For Loewy it was not design alone that was definitive. He believed that the job of a designer was more complex than that. He investigated the market as well as inquiring into the wishes and needs of the customer. In addition to design, he gave equal rights to the requirements for user friendliness, ease of use, production costs and retail price.

”He streamlines the sales curves” wrote the American news journal ”Time” in 1949, following his streamline design. ”Design Management” and ”Design Consulting” had already become a major component of his philosophy in the forties.

When in 1953 his autobiography was launched in Germany with the title ”Never leave well enough alone” it became a best-seller. This caused news journals such as ”Time” and ”Spiegel” to devote a title story to Raymond Loewy and his ”campaign against bad taste”.

Loewy, whose streamline styling advanced to become the consumer drive behind the Western world, described himself as an ”apostle of simplicity and restraint”. Yet at the same time he self-assuredly said ”I can say of myself that I have made the mundane side of the 20th century more beautiful”.

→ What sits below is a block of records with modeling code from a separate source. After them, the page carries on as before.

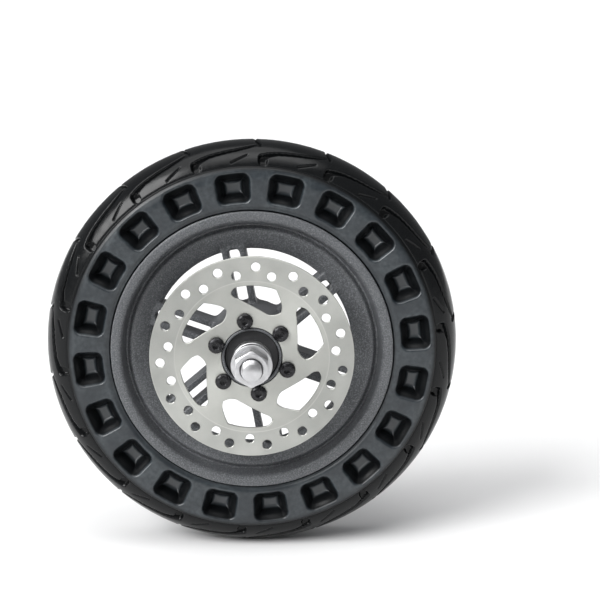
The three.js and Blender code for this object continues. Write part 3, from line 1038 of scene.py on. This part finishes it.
def plain_material(name, color, roughness):
    material = bpy.data.materials.new(name)
    material.use_nodes = True
    shader = material.node_tree.nodes["Principled BSDF"]
    shader.inputs["Base Color"].default_value = (*color, 1.0)
    shader.inputs["Roughness"].default_value = roughness
    return material


FLOOR_REACH = 60.0  # metres; past it only the world shows, in low views
FLOOR_DROP = 0.0003  # metres that the floor lies below the tyre


def make_floor():
    reach = FLOOR_REACH
    level = cad_bounds[0][2] - FLOOR_DROP
    mesh = bpy.data.meshes.new("floor")
    corners = [(x * reach, y * reach, level) for x, y in ((-1, -1), (1, -1), (1, 1), (-1, 1))]
    mesh.from_pydata(corners, [], [(0, 1, 2, 3)])
    mesh.materials.append(plain_material("pale_floor", (0.88, 0.88, 0.88), 0.8))
    floor = bpy.data.objects.new("floor", mesh)
    bpy.context.scene.collection.objects.link(floor)


def aimed_light(name, kind, place, strength):
    """A lamp at a place, turned towards the middle of the wheel."""
    light = bpy.data.lights.new(name, kind)
    light.energy = strength
    lamp = bpy.data.objects.new(name, light)
    lamp.location = place
    lamp.rotation_euler = (-Vector(place)).to_track_quat("-Z", "Y").to_euler()
    bpy.context.scene.collection.objects.link(lamp)
    return light


def softbox(name, place, size, power):
    light = aimed_light(name, "AREA", place, power)
    light.shape = "RECTANGLE"
    light.size, light.size_y = size


SUNS = {  # place, strength and width in degrees
    "front_sky": ((-1.2, -0.95, 1.05), 3.5, 36.0),
    "top_sky": ((-0.2, -0.35, 2.0), 1.4, 60.0),
}
WORLD = {"color": (0.97, 0.98, 1.0, 1.0), "strength": 0.28}


def make_lights():
    """Two wide soft suns light the wheel and its floor evenly; a softbox above adds the sheen."""
    for name, (place, strength, width) in SUNS.items():
        aimed_light(name, "SUN", place, strength).angle = math.radians(width)
    softbox("overhead", (0.05, -0.35, 1.2), (0.8, 0.4), 2.0)
    world = bpy.data.worlds.new("studio")
    world.use_nodes = True
    background = world.node_tree.nodes["Background"]
    background.inputs["Color"].default_value = WORLD["color"]
    background.inputs["Strength"].default_value = WORLD["strength"]
    bpy.context.scene.world = world
    bpy.context.scene.view_settings.view_transform = "Standard"


CAMERA = {"place": (0.0095, -0.950, 0.2249), "yaw": 1.17, "pitch": -11.81, "lens": 96.3}


def make_camera():
    lens = bpy.data.cameras.new("camera")
    lens.lens = CAMERA["lens"]
    lens.sensor_width = 36.0
    lens.clip_start = 0.01
    camera = bpy.data.objects.new("camera", lens)
    camera.location = CAMERA["place"]
    yaw, pitch = math.radians(CAMERA["yaw"]), math.radians(CAMERA["pitch"])
    level = math.cos(pitch)
    forward = Vector((math.sin(yaw) * level, math.cos(yaw) * level, math.sin(pitch)))
    camera.rotation_euler = forward.to_track_quat("-Z", "Y").to_euler()
    bpy.context.scene.collection.objects.link(camera)
    bpy.context.scene.camera = camera


# ---------- making it all ----------

rubber = tyre_rubber()
coat = powder_coat()
stainless = ground_stainless()
oxide = black_oxide()
nitrile = matt_nitrile()
zinc = plated_steel("zinc_plated_steel", (0.62, 0.62, 0.63), 0.32)
bearing_steel = plated_steel("bearing_steel", (0.66, 0.65, 0.64), 0.18, 0.3)

make_tyre(rubber)
make_rim(coat)
make_disc(stainless)
make_bolts(oxide)
make_axle(zinc)
make_hardware(zinc, nitrile)
dress_cad_nodes([("bearing_", bearing_steel), ("bearing_seal_", nitrile)])
make_floor()
make_lights()
make_camera()

bpy.context.view_layer.update()
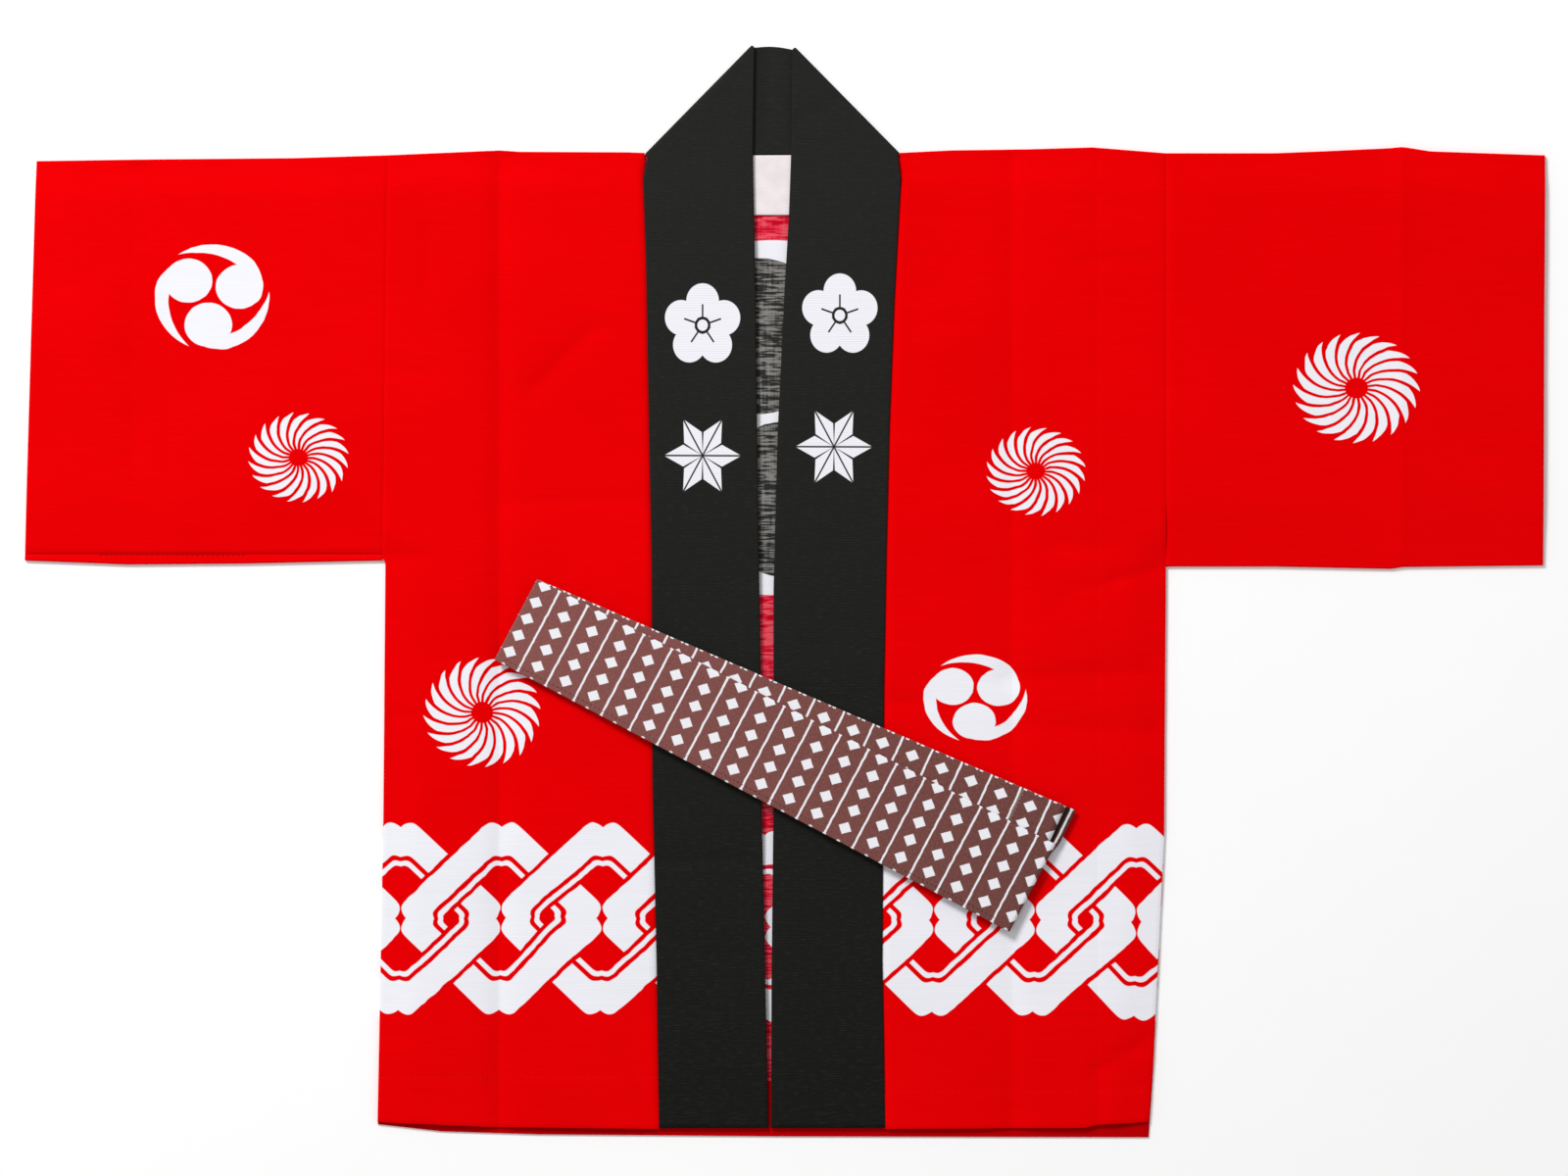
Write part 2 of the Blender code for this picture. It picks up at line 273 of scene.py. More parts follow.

Loewry’s principle of creating beauty through function and simplicity is still in tune with the requirements of industrial production today.

His work still influences designer and consumer decisions.

Raymond Loewy redesigned the coke bottle in the 50s or 60s with swoopy, curved ridges and raised letters

The Lucky Strike Junior Designer Award

With the Lucky Strike Junior Designer Award the Raymond Loewy Foundation is fostering the new generation of designers in Germany since 1992.

The prize for young talents went this year to Felix Krinke from Aachen and was the first time awarded along with the main prize. With this award that comes with 12,000 Euros, the Foundation significantly contributes to design training.

The Foundation’s continuous efforts contribute to raising the performance and quality levels at German design universities, support transparency of design training and develop guidelines for university design courses that bring results.

Business and industry alike consider receiving an award as part of the Lucky Strike Junior Designer Award a ticket to the design profession. The award provides the new generation of designers a public forum to build networks in the design industry. This ensures the recognition of the broad as well as the industry-specific public.